Give the data again, word for word.

» **DATA BLOCK**
※

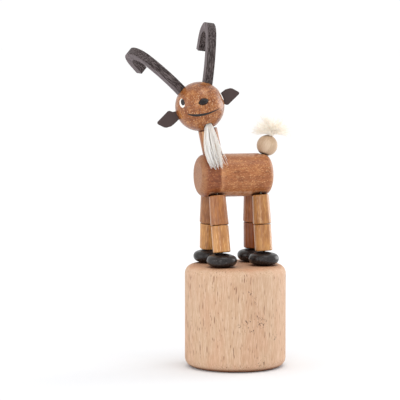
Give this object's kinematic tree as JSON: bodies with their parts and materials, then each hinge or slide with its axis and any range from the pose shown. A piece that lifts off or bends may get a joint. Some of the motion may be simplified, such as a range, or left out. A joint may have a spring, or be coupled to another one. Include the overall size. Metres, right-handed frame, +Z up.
{
  "type": "push-up goat toy",
  "caption": "Wooden push-up toy goat on a turned base: pressing the sprung button slackens the strings and the figure folds.",
  "frame": {"origin": "centre of the flat annular foot of the base, on the surface that the toy stands on", "axes": "+Z up along the base's axis; the goat faces -X with its left side to -Y, and its head is turned to its left"},
  "size_m": [0.0588, 0.036, 0.1224],
  "materials": {
    "beech": "bare turned beech, fine sanded, matt",
    "leg_wood": "honey-stained wood under thin semi-gloss varnish",
    "body_wood": "reddish-brown stained beech, semi-gloss varnish",
    "head_wood": "orange-brown stained beech, satin varnish",
    "pale_wood": "bare pale maple, fine sanded",
    "horn_wood": "dark grey-brown stained strip wood, matt to satin",
    "black_lacquer": "black lacquer over a turned wooden bead, semi-gloss",
    "ear_leather": "thin dark brown leather, matt",
    "white_hair": "loose white bristle strands",
    "cream_wool": "soft cream wool strands",
    "string": "twisted natural cord",
    "spring_steel": "bright drawn spring wire"
  },
  "bodies": {
    "base": {"base": "beech", "base_strings": "string", "cavity_strings": "string", "return_spring": "spring_steel", "hoof_front_left": "black_lacquer", "hoof_string_front_left": "string", "hoof_front_right": "black_lacquer", "hoof_string_front_right": "string", "hoof_rear_left": "black_lacquer", "hoof_string_rear_left": "string", "hoof_rear_right": "black_lacquer", "hoof_string_rear_right": "string"},
    "push_button": {"push_button": "beech", "string_knots": "string"},
    "shin_front_left": {"shin_front_left": "leg_wood", "shin_string_front_left": "string"},
    "thigh_front_left": {"thigh_front_left": "leg_wood", "thigh_string_front_left": "string"},
    "shin_front_right": {"shin_front_right": "leg_wood", "shin_string_front_right": "string"},
    "thigh_front_right": {"thigh_front_right": "leg_wood", "thigh_string_front_right": "string"},
    "shin_rear_left": {"shin_rear_left": "leg_wood", "shin_string_rear_left": "string"},
    "thigh_rear_left": {"thigh_rear_left": "leg_wood", "thigh_string_rear_left": "string"},
    "shin_rear_right": {"shin_rear_right": "leg_wood", "shin_string_rear_right": "string"},
    "thigh_rear_right": {"thigh_rear_right": "leg_wood", "thigh_string_rear_right": "string"},
    "body": {"body": "body_wood", "body_strings": "string"},
    "neck": {"neck": "head_wood", "neck_strings": "string"},
    "head_joint": {"head_joint_strings": "string", "head_strings": "string"},
    "head": {"head": "head_wood", "horn_left": "horn_wood", "horn_right": "horn_wood", "ear_left": "ear_leather", "ear_right": "ear_leather", "nose": "black_lacquer", "beard": "white_hair"},
    "tail": {"tail_bead": "pale_wood", "tail_strings": "string", "tail_tuft": "cream_wool"}
  },
  "joints": [
    {"name": "button_push", "type": "slide", "parent": "base", "child": "push_button", "axis": [0, 0, 1], "range_m": [0, 0.009], "stiffness_N_per_m": 100, "springref_m": -0.004, "deforming": ["return_spring", "cavity_strings"]},
    {"name": "ankle_front_left", "type": "hinge", "parent": "base", "child": "shin_front_left", "pos_m": [-0.0045, -0.008, 0.04164], "axis": [0, 1, 0], "range_deg": [0, 40]},
    {"name": "knee_front_left", "type": "hinge", "parent": "shin_front_left", "child": "thigh_front_left", "pos_m": [-0.00473, -0.00648, 0.0511], "axis": [0, 1, 0], "range_deg": [0, 8]},
    {"name": "ankle_front_right", "type": "hinge", "parent": "base", "child": "shin_front_right", "pos_m": [-0.0045, 0.008, 0.04164], "axis": [0, 1, 0], "range_deg": [0, 40]},
    {"name": "knee_front_right", "type": "hinge", "parent": "shin_front_right", "child": "thigh_front_right", "pos_m": [-0.00473, 0.00648, 0.0511], "axis": [0, 1, 0], "range_deg": [0, 8]},
    {"name": "ankle_rear_left", "type": "hinge", "parent": "base", "child": "shin_rear_left", "pos_m": [0.0116, -0.0065, 0.04164], "axis": [0, 1, 0], "range_deg": [0, 40]},
    {"name": "knee_rear_left", "type": "hinge", "parent": "shin_rear_left", "child": "thigh_rear_left", "pos_m": [0.01137, -0.00569, 0.0511], "axis": [0, 1, 0], "range_deg": [0, 8]},
    {"name": "ankle_rear_right", "type": "hinge", "parent": "base", "child": "shin_rear_right", "pos_m": [0.0116, 0.0065, 0.04164], "axis": [0, 1, 0], "range_deg": [0, 40]},
    {"name": "knee_rear_right", "type": "hinge", "parent": "shin_rear_right", "child": "thigh_rear_right", "pos_m": [0.01137, 0.00569, 0.0511], "axis": [0, 1, 0], "range_deg": [0, 8]},
    {"name": "hip_front_left", "type": "hinge", "parent": "thigh_front_left", "child": "body", "pos_m": [-0.0114, -0.0048, 0.0605], "axis": [0, 1, 0], "range_deg": [-48, 0]},
    {"name": "neck_fold", "type": "hinge", "parent": "body", "child": "neck", "pos_m": [-0.01216, 0, 0.07592], "axis": [0, -1, 0], "range_deg": [0, 56]},
    {"name": "head_nod", "type": "hinge", "parent": "neck", "child": "head_joint", "pos_m": [-0.01369, 0, 0.08408], "axis": [0, -1, 0], "range_deg": [0, 16]},
    {"name": "head_turn", "type": "hinge", "parent": "head_joint", "child": "head", "pos_m": [-0.01325, 0, 0.09275], "axis": [-0.3355, 0, 0.9421], "range_deg": [-168, 10], "deforming": ["beard"]},
    {"name": "tail_flop", "type": "hinge", "parent": "body", "child": "tail", "pos_m": [0.01185, 0, 0.07865], "axis": [0, 1, 0], "range_deg": [0, 36]}
  ],
  "couplings": [
    {"joint": "ankle_front_left", "follows": "button_push", "rad_per_m": 77.57},
    {"joint": "knee_front_left", "follows": "button_push", "rad_per_m": 15.514},
    {"joint": "ankle_front_right", "follows": "button_push", "rad_per_m": 77.57},
    {"joint": "knee_front_right", "follows": "button_push", "rad_per_m": 15.514},
    {"joint": "ankle_rear_left", "follows": "button_push", "rad_per_m": 77.57},
    {"joint": "knee_rear_left", "follows": "button_push", "rad_per_m": 15.514},
    {"joint": "ankle_rear_right", "follows": "button_push", "rad_per_m": 77.57},
    {"joint": "knee_rear_right", "follows": "button_push", "rad_per_m": 15.514},
    {"joint": "hip_front_left", "follows": "button_push", "rad_per_m": -93.084},
    {"joint": "neck_fold", "follows": "button_push", "rad_per_m": 108.6},
    {"joint": "head_nod", "follows": "button_push", "rad_per_m": 31.028},
    {"joint": "tail_flop", "follows": "button_push", "rad_per_m": 69.813}
  ]
}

※

» **ANSWER TO THE PROBLEM**
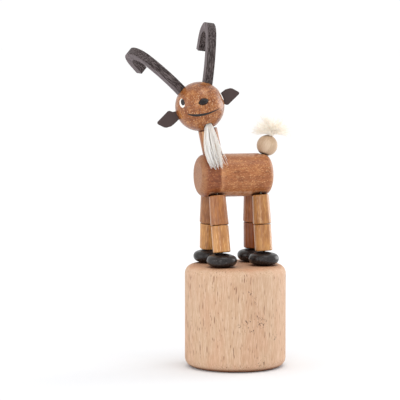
Give this object's kinematic tree as JSON: bodies with their parts and materials, then each hinge or slide with its axis and any range from the pose shown. A piece that lifts off or bends may get a joint. Some of the motion may be simplified, such as a range, or left out. A joint may have a spring, or be coupled to another one. Include the overall size. Metres, right-handed frame, +Z up.
{
  "type": "push-up goat toy",
  "caption": "Wooden push-up toy goat on a turned base: pressing the sprung button slackens the strings and the figure folds.",
  "frame": {"origin": "centre of the flat annular foot of the base, on the surface that the toy stands on", "axes": "+Z up along the base's axis; the goat faces -X with its left side to -Y, and its head is turned to its left"},
  "size_m": [0.0588, 0.036, 0.1224],
  "materials": {
    "beech": "bare turned beech, fine sanded, matt",
    "leg_wood": "honey-stained wood under thin semi-gloss varnish",
    "body_wood": "reddish-brown stained beech, semi-gloss varnish",
    "head_wood": "orange-brown stained beech, satin varnish",
    "pale_wood": "bare pale maple, fine sanded",
    "horn_wood": "dark grey-brown stained strip wood, matt to satin",
    "black_lacquer": "black lacquer over a turned wooden bead, semi-gloss",
    "ear_leather": "thin dark brown leather, matt",
    "white_hair": "loose white bristle strands",
    "cream_wool": "soft cream wool strands",
    "string": "twisted natural cord",
    "spring_steel": "bright drawn spring wire"
  },
  "bodies": {
    "base": {"base": "beech", "base_strings": "string", "cavity_strings": "string", "return_spring": "spring_steel", "hoof_front_left": "black_lacquer", "hoof_string_front_left": "string", "hoof_front_right": "black_lacquer", "hoof_string_front_right": "string", "hoof_rear_left": "black_lacquer", "hoof_string_rear_left": "string", "hoof_rear_right": "black_lacquer", "hoof_string_rear_right": "string"},
    "push_button": {"push_button": "beech", "string_knots": "string"},
    "shin_front_left": {"shin_front_left": "leg_wood", "shin_string_front_left": "string"},
    "thigh_front_left": {"thigh_front_left": "leg_wood", "thigh_string_front_left": "string"},
    "shin_front_right": {"shin_front_right": "leg_wood", "shin_string_front_right": "string"},
    "thigh_front_right": {"thigh_front_right": "leg_wood", "thigh_string_front_right": "string"},
    "shin_rear_left": {"shin_rear_left": "leg_wood", "shin_string_rear_left": "string"},
    "thigh_rear_left": {"thigh_rear_left": "leg_wood", "thigh_string_rear_left": "string"},
    "shin_rear_right": {"shin_rear_right": "leg_wood", "shin_string_rear_right": "string"},
    "thigh_rear_right": {"thigh_rear_right": "leg_wood", "thigh_string_rear_right": "string"},
    "body": {"body": "body_wood", "body_strings": "string"},
    "neck": {"neck": "head_wood", "neck_strings": "string"},
    "head_joint": {"head_joint_strings": "string", "head_strings": "string"},
    "head": {"head": "head_wood", "horn_left": "horn_wood", "horn_right": "horn_wood", "ear_left": "ear_leather", "ear_right": "ear_leather", "nose": "black_lacquer", "beard": "white_hair"},
    "tail": {"tail_bead": "pale_wood", "tail_strings": "string", "tail_tuft": "cream_wool"}
  },
  "joints": [
    {"name": "button_push", "type": "slide", "parent": "base", "child": "push_button", "axis": [0, 0, 1], "range_m": [0, 0.009], "stiffness_N_per_m": 100, "springref_m": -0.004, "deforming": ["return_spring", "cavity_strings"]},
    {"name": "ankle_front_left", "type": "hinge", "parent": "base", "child": "shin_front_left", "pos_m": [-0.0045, -0.008, 0.04164], "axis": [0, 1, 0], "range_deg": [0, 40]},
    {"name": "knee_front_left", "type": "hinge", "parent": "shin_front_left", "child": "thigh_front_left", "pos_m": [-0.00473, -0.00648, 0.0511], "axis": [0, 1, 0], "range_deg": [0, 8]},
    {"name": "ankle_front_right", "type": "hinge", "parent": "base", "child": "shin_front_right", "pos_m": [-0.0045, 0.008, 0.04164], "axis": [0, 1, 0], "range_deg": [0, 40]},
    {"name": "knee_front_right", "type": "hinge", "parent": "shin_front_right", "child": "thigh_front_right", "pos_m": [-0.00473, 0.00648, 0.0511], "axis": [0, 1, 0], "range_deg": [0, 8]},
    {"name": "ankle_rear_left", "type": "hinge", "parent": "base", "child": "shin_rear_left", "pos_m": [0.0116, -0.0065, 0.04164], "axis": [0, 1, 0], "range_deg": [0, 40]},
    {"name": "knee_rear_left", "type": "hinge", "parent": "shin_rear_left", "child": "thigh_rear_left", "pos_m": [0.01137, -0.00569, 0.0511], "axis": [0, 1, 0], "range_deg": [0, 8]},
    {"name": "ankle_rear_right", "type": "hinge", "parent": "base", "child": "shin_rear_right", "pos_m": [0.0116, 0.0065, 0.04164], "axis": [0, 1, 0], "range_deg": [0, 40]},
    {"name": "knee_rear_right", "type": "hinge", "parent": "shin_rear_right", "child": "thigh_rear_right", "pos_m": [0.01137, 0.00569, 0.0511], "axis": [0, 1, 0], "range_deg": [0, 8]},
    {"name": "hip_front_left", "type": "hinge", "parent": "thigh_front_left", "child": "body", "pos_m": [-0.0114, -0.0048, 0.0605], "axis": [0, 1, 0], "range_deg": [-48, 0]},
    {"name": "neck_fold", "type": "hinge", "parent": "body", "child": "neck", "pos_m": [-0.01216, 0, 0.07592], "axis": [0, -1, 0], "range_deg": [0, 56]},
    {"name": "head_nod", "type": "hinge", "parent": "neck", "child": "head_joint", "pos_m": [-0.01369, 0, 0.08408], "axis": [0, -1, 0], "range_deg": [0, 16]},
    {"name": "head_turn", "type": "hinge", "parent": "head_joint", "child": "head", "pos_m": [-0.01325, 0, 0.09275], "axis": [-0.3355, 0, 0.9421], "range_deg": [-168, 10], "deforming": ["beard"]},
    {"name": "tail_flop", "type": "hinge", "parent": "body", "child": "tail", "pos_m": [0.01185, 0, 0.07865], "axis": [0, 1, 0], "range_deg": [0, 36]}
  ],
  "couplings": [
    {"joint": "ankle_front_left", "follows": "button_push", "rad_per_m": 77.57},
    {"joint": "knee_front_left", "follows": "button_push", "rad_per_m": 15.514},
    {"joint": "ankle_front_right", "follows": "button_push", "rad_per_m": 77.57},
    {"joint": "knee_front_right", "follows": "button_push", "rad_per_m": 15.514},
    {"joint": "ankle_rear_left", "follows": "button_push", "rad_per_m": 77.57},
    {"joint": "knee_rear_left", "follows": "button_push", "rad_per_m": 15.514},
    {"joint": "ankle_rear_right", "follows": "button_push", "rad_per_m": 77.57},
    {"joint": "knee_rear_right", "follows": "button_push", "rad_per_m": 15.514},
    {"joint": "hip_front_left", "follows": "button_push", "rad_per_m": -93.084},
    {"joint": "neck_fold", "follows": "button_push", "rad_per_m": 108.6},
    {"joint": "head_nod", "follows": "button_push", "rad_per_m": 31.028},
    {"joint": "tail_flop", "follows": "button_push", "rad_per_m": 69.813}
  ]
}